Unless you are very socially adept and can work alumni networks well, having a prestigious name on your diploma is not important. YOU are important, and you can learn and do well at any competent university. In fact, going to an expensive school will work against you, because paying off unsecured school loans feels like throwing money away. It is a genuine psychological drag and gets in the way of more important things, like a down payment towards a house.
Please, don't put yourself into debt over the false idol of prestige. Focus on learning for yourself. Don't believe that people will simply hand you a job out of school because of a name. Don't believe that you are guaranteed any amount of money because of a name. Don't set yourself up to fall hard later on. Believe in yourself and work on improving yourself, and no matter your alma mater, you will be able to look confident in an interview or impress your co-workers during internships. After a few years, your diploma becomes an irrelevant piece of paper, anyway.
-- "Makes Little Debbie look like a pile of puke!" - Moe Szyslak
From my experience, a degree matters with your first job or jobs for new college graduates. They do ask you your GPA.
However, you can easily drop out of Harvard just like you can drop out of a community college.
Degrees matter after your first job, but experience matters more.
I've noticed that where you get your degree from matters more when companies recruit. Companies will go to certain schools, so Company A may recruit heavily at School B, but not so much or at all at School C. Do yourself a favor, see check which companies recruit at your school that have CS majors.
I generally agree that experience is key, but as far as getting your foot in the door, it matters. I went to one of the top CS schools and have no doubt that the name helped get me where I am.

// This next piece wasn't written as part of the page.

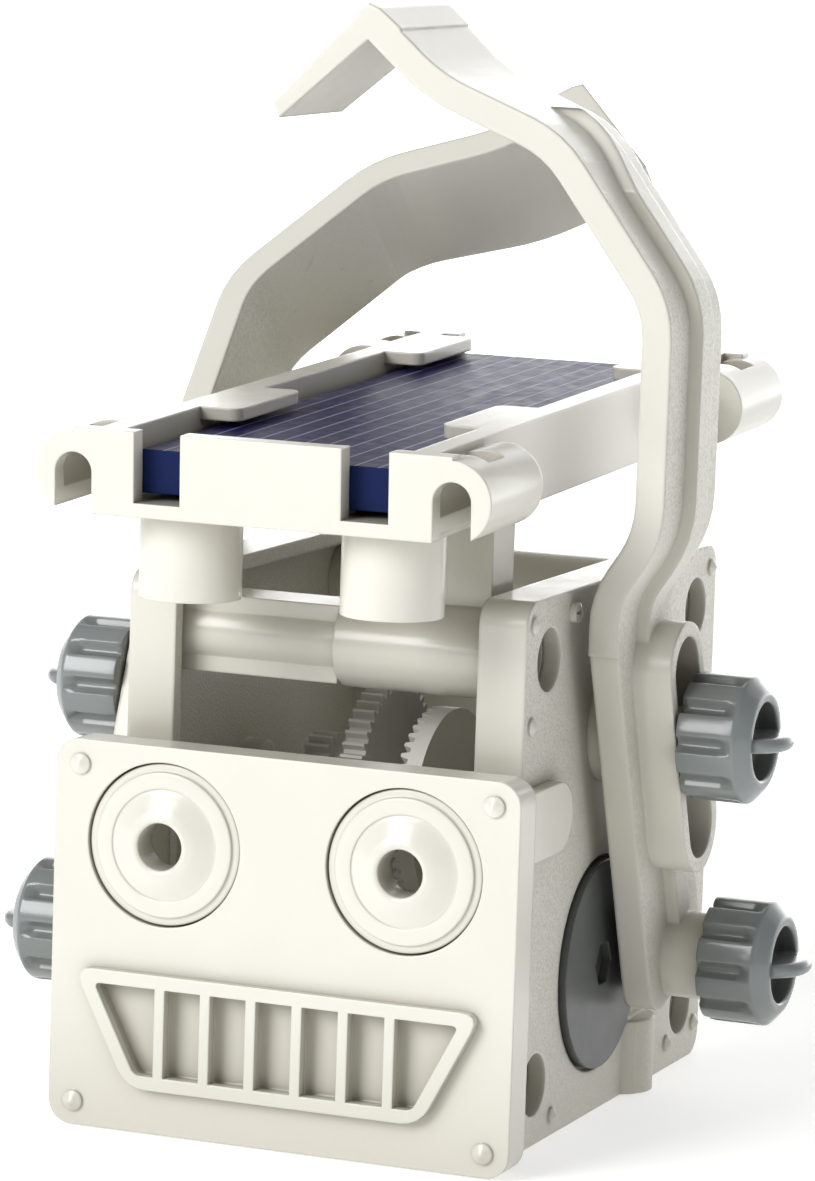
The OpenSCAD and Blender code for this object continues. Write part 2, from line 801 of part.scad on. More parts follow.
// Fixed pin an arm hangs on: a flange against the shell and a round shank through the slot.
module pivot_pin() {
    color(ivory) translate([0, 0, pivot_z]) {
        x_cylinder(shell_outer, blade_in - face_gap, flange_r);
        x_cylinder(shell_outer, pin_end, pin_r);
    }
}

module left_pivot_pin() {
    placed() mirror([1, 0, 0]) pivot_pin();
}

module right_pivot_pin() {
    placed() pivot_pin();
}

// A line of points with each corner cut back by up to `back` and rounded.
function cut_back(line, i, back) =
    min(back, norm(line[i] - line[i - 1]) * 0.45, norm(line[i + 1] - line[i]) * 0.45);
function rounded(line, back) = concat([line[0]], [for (i = [1:len(line) - 2], t = [0:1 / corner_steps:1])
        let (b = cut_back(line, i, back), a = line[i] + b * unit(line[i - 1] - line[i]),
            c = line[i] + b * unit(line[i + 1] - line[i]))
        (1 - t) * (1 - t) * a + 2 * t * (1 - t) * line[i] + t * t * c],
    [line[len(line) - 1]]);

// A closed loop of points with each corner rounded in the same way.
function rounded_loop(loop, back) = let (
        last = len(loop) - 1,
        open = concat([loop[last]], loop, [loop[0]]),
        line = rounded(open, back))
    [for (i = [1:len(line) - 2]) line[i]];

// Outline of a strip of the given thickness about a line of points.
function unit(v) = v / norm(v);
function left_of(v) = [-v[1], v[0]];
function offset_point(line, i, d) = let (
        last = len(line) - 1,
        before = i == 0 ? unit(line[1] - line[0]) : unit(line[i] - line[i - 1]),
        after = i == last ? before : unit(line[i + 1] - line[i]),
        across = unit(left_of(before) + left_of(after)))
    line[i] + across * d / (across * left_of(after));
function strip(line, low, high) = concat([for (i = [0:len(line) - 1]) offset_point(line, i, low)],
    [for (i = [len(line) - 1:-1:0]) offset_point(line, i, high)]);

// Extrudes a drawing of sideways place against arm length across the arm, from w0 to w1.
module across_arm(w0, w1) {
    translate([blade_in + arm_thickness / 2, w1, 0]) rotate([90, 0, 0]) linear_extrude(w1 - w0) children();
}

// The upper arm as seen from the side: straight, then widening at the back towards its top.
module upper_arm_side() {
    polygon([[upper_front, upper_foot], [upper_rear, upper_foot], [upper_rear, widen_from],
        [upper_top_rear, widen_to], [upper_front, widen_to]]);
}

// The rib as seen from the side, running to a point at its top.
module rib_side() {
    polygon([[rib_low, upper_foot], [rib_high, upper_foot], [rib_high, rib_tip_s],
        [rib_low, rib_taper_from]]);
}

// Upper arm in the bent direction, with the rib along its outer face.
module upper_arm() {
    half = arm_thickness / 2;
    translate([0, 0, bend_s]) rotate([-arm_bend, 0, 0]) {
        intersection() {
            across_arm(upper_front, upper_top_rear) union() {
                polygon(strip(upper_line, -half, half));
                polygon(hook_line);
            }
            extrude_x(-body_width, body_width) upper_arm_side();
        }
        intersection() {
            across_arm(rib_low, rib_high) polygon(strip(rib_line, -half - rib_height, cut - half));
            extrude_x(-body_width, body_width) rib_side();
        }
    }
}

// The slotted blade, seen from the side, with rounded lower corners.
module blade_outline() {
    translate([-arm_half_width, -arm_foot])
        round_rectangle([2 * arm_half_width, arm_foot + bend_s + 1], blade_corner_r);
}

// A rounded slot of the given half width about the pin's travel.
module slot_outline(half) {
    for (s = [slot_low, slot_high])
        translate([0, s]) circle(r = half, $fn = 48);
    translate([-half, slot_low]) square([2 * half, slot_high - slot_low]);
}

// One arm with the pivot at the origin and its blade upright.
module arm_upright() {
    difference() {
        union() {
            extrude_x(blade_in, blade_out) blade_outline();
            extrude_x(blade_in, ring_out) slot_outline(slot_half_width + ring_wall);
            extrude_x(blade_in, blade_out + rib_height)
                translate([rib_low, -pin_distance]) square([rib_high - rib_low, pin_distance + bend_s]);
            translate([0, 0, -pin_distance]) x_cylinder(blade_in, ring_out, boss_r);
            upper_arm();
        }
        extrude_x(blade_in - cut, ring_out + cut) slot_outline(slot_half_width);
        translate([0, 0, -pin_distance]) x_cylinder(blade_in - cut, ring_out + cut, pin_r + run_gap);
    }
}

module arm(lean) {
    translate([0, 0, pivot_z]) rotate([lean, 0, 0]) arm_upright();
}

module left_arm() {
    color(ivory) placed() mirror([1, 0, 0]) arm(-arm_lean);
}

module right_arm() {
    color(ivory) placed() arm(arm_lean);
}

// Pin through an arm's lower end, with a collar towards the crank disc.
module crank_pin(y) {
    color(dark_grey) translate([0, y, axle_height]) {
        x_cylinder(disc_out + pin_clear, blade_in - face_gap, pin_collar_r);
        x_cylinder(disc_out + pin_clear, pin_end, pin_r);
    }
}

module left_crank_pin() {
    placed() mirror([1, 0, 0]) crank_pin(-crank_r);
}

module right_crank_pin() {
    placed() crank_pin(crank_r);
}

// Knob on the X axis: fluted grip, hollow end and a thumb tab across it.
module knob() {
    flute_r = 1.5;
    flute_out = 0.7;
    chamfer = 1.8;
    recess_r = 4.8;
    tab_base = knob_out - 3;
    tab_r = 6.4;
    tab_half = 0.9;
    color(grey) {
        difference() {
            union() {
                x_cylinder(knob_in, knob_out - chamfer, knob_r, 64);
                translate([knob_out - chamfer, 0, 0]) rotate([0, 90, 0])
                    cylinder(h = chamfer, r1 = knob_r, r2 = knob_r - chamfer, $fn = 64);
            }
            for (i = [0:knob_grips - 1])
                rotate([(i + 0.5) * 360 / knob_grips, 0, 0]) translate([0, 0, knob_r + flute_out])
                    x_cylinder(knob_in - cut, knob_out - chamfer, flute_r, 24);
            x_cylinder(tab_base, knob_out + cut, recess_r, 48);
            x_cylinder(knob_in - cut, pin_end + face_gap, pin_r + run_gap, 48);
        }
        intersection() {
            box([tab_base - eps, -recess_r - eps, -tab_half], [tab_base + tab_r, recess_r + eps, tab_half]);
            translate([tab_base, 0, -2 * tab_half]) cylinder(h = 4 * tab_half, r = tab_r, $fn = 64);
        }
    }
}

module right_upper_knob() {
    placed() translate([0, 0, pivot_z]) knob();
}

module left_upper_knob() {
    mirror([1, 0, 0]) right_upper_knob();
}

module right_lower_knob() {
    placed() translate([0, crank_r, axle_height]) knob();
}

module left_lower_knob() {
    placed() translate([0, -crank_r, axle_height]) mirror([1, 0, 0]) knob();
}

left_side_shell();
right_side_shell();
back_plate();
cross_tubes();
shell_screws();
face_plate();
mouth_grille();
left_eye();
right_eye();
panel_bracket();
rear_panel_bracket();
panel_frame();
solar_panel();
motor_cradle();
motor_can();
motor_pinion();
crown_gear();
crown_shaft();
spur_gear();
spur_shaft();
output_gear();
drive_axle();
left_crank_disc();
right_crank_disc();
left_pivot_pin();
right_pivot_pin();
left_arm();
right_arm();
left_crank_pin();
right_crank_pin();
left_upper_knob();
right_upper_knob();
left_lower_knob();
right_lower_knob();
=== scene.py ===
"""Looks of the solar robot kit: materials, finely made pieces, lights and camera around the CAD model."""

import json
import math

import bmesh
import bpy
from mathutils import Matrix, Vector


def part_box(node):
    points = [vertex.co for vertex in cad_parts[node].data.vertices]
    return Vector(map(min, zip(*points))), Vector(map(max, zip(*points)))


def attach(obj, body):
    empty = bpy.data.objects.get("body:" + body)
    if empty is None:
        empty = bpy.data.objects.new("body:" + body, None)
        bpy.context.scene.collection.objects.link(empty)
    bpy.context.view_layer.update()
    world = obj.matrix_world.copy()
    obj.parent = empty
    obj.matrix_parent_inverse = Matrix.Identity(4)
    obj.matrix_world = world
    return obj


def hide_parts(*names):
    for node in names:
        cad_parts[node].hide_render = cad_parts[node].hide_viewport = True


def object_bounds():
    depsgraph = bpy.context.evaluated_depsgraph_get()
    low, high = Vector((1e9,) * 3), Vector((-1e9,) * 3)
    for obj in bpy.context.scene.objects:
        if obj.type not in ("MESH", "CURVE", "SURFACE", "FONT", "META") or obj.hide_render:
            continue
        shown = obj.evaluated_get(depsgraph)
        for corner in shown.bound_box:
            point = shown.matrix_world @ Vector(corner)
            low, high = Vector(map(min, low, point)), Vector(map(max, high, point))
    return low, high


MM = 0.001
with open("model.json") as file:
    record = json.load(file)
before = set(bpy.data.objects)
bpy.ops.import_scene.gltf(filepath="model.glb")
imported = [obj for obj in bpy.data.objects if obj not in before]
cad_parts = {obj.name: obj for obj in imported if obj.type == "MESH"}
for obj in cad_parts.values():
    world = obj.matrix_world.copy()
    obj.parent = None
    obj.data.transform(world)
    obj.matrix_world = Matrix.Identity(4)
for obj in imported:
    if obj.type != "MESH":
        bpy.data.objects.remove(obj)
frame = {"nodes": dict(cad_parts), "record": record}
cad_low, cad_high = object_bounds()
node_body = {node: body for body, nodes in frame["record"]["behaviour"]["bodies"].items() for node in nodes}


# ---------------------------------------------------------------- named values

# The photograph's view: a long lens from the front right, a little above the panel
CAMERA_PLACE = (0.2519, -0.6259, 0.1577)
CAMERA_AZIMUTH = 22.233
CAMERA_ELEVATION = 8.002
CAMERA_ROLL = 1.883
CAMERA_LENS = 163.74

# Eyes, in millimetres
PUPIL_R = 2.9
EYE_RISE = 1.5
EYE_GROOVE = 0.4
EYE_SEGMENTS = 128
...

I do plenty of recruiting and since we can't visit every school, we pick the best. So, it's not just a matter of the education you get, but the opportunities that are presented to you. I believe that you can get a great CS education without going to a well known school, but your opportunities will be different.
Honestly, I don't think it matters much. But who knows by the time you graduate if it would? There's a push among Big Consulting Firms now to be classified as CMM Level 5, and I could imagine them using the resumes and pedigrees of their employees to supplement their rating levels.
If I was in college again (I wish) I'd start building my contacts now, offer my services dirt-cheap for part-time, light IT work - as investment later on - because in the end its experience that counts (*and of course, good design work*)
You're not going to pick up calculus on the job. Get it in college.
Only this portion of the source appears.